Shortly after issuing his executive order, President Kennedy declared that "race has no place in American life or law." He was speaking of the need to end centuries of official discrimination in American life.
But today's context is different - widespread immigration, rapid globalization of economy and culture, the voluntary desegregation of institutions, and, above all, much more tolerance of (indeed, an eagerness to join with) people who appear different but value the same things.
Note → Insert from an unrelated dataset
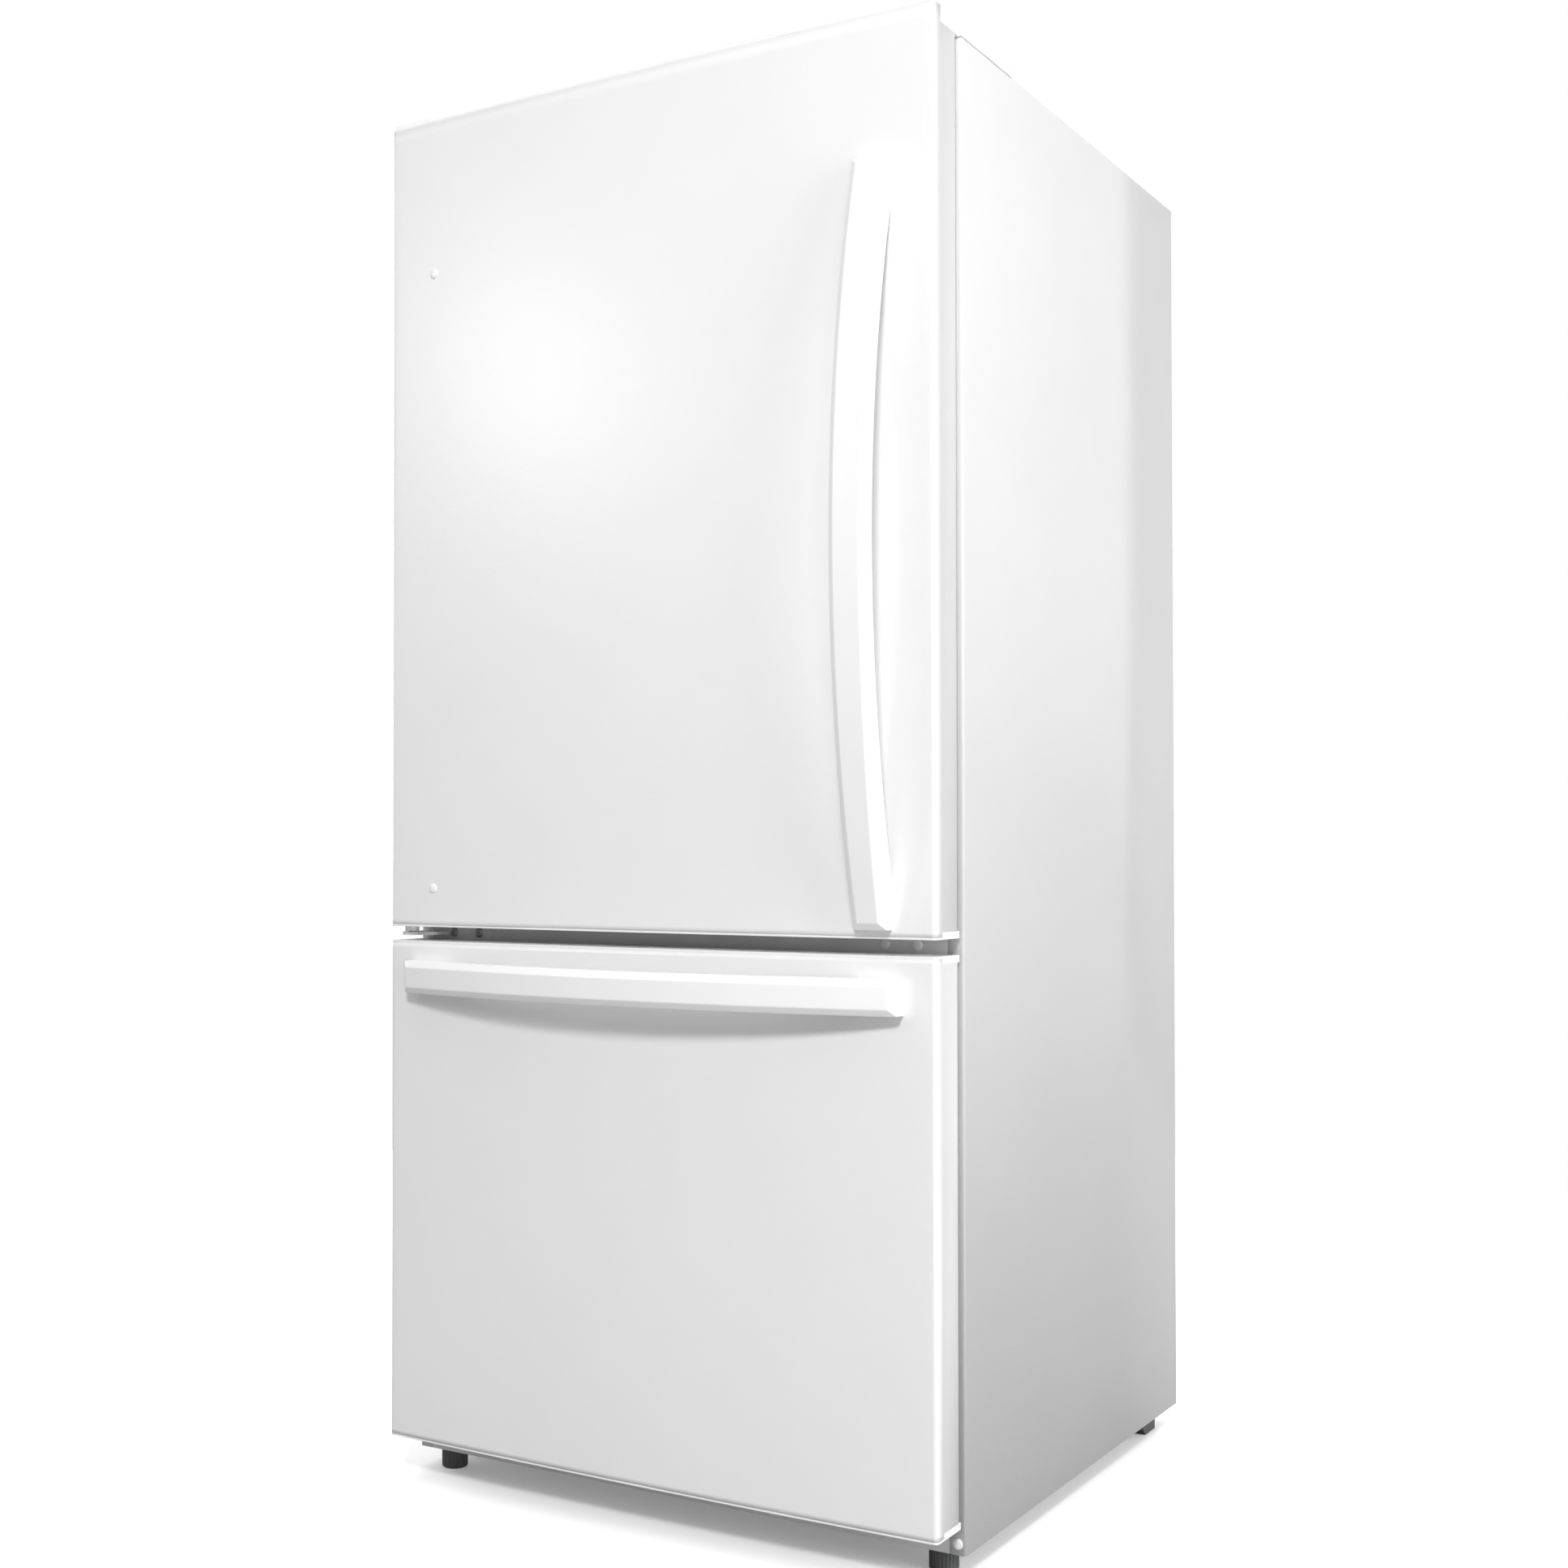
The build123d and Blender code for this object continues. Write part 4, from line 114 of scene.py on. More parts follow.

In that sense, race may always have a place in American life.
1866: Civil Rights Act of 1866 declares that all people in the US have the same right to equal protection of all laws and proceedings.
1934: To prevent racial discrimination, Interior Secretary Harold Ickes directs a percentage of Works Progress Administration contracts to African-Americans.
1961: President Kennedy, by executive order, directs federally funded contractors to "take affirmative action to ensure that applicants are employed ... without regard to race, creed, color, or national origin."
1978: The Supreme Court rules in the University of California Regents v. Bakke decision that colleges and universities can consider race as a factor in admissions policies, but may not impose quotas.
1979: The Supreme Court upholds voluntary affirmative action plans by private employers.
1996: Proposition 209 is approved by California voters, outlawing race or gender preferences at all state-government institutions. The Fifth Circuit Court of Appeals outlaws affirmative-action programs in public higher education institutions in Texas, Louisiana, and Mississippi. The Supreme Court refuses to hear the decision.
January 2003: President Bush announces he will file a brief opposing Michigan's race-influenced admissions policies, likening them to a "quota system."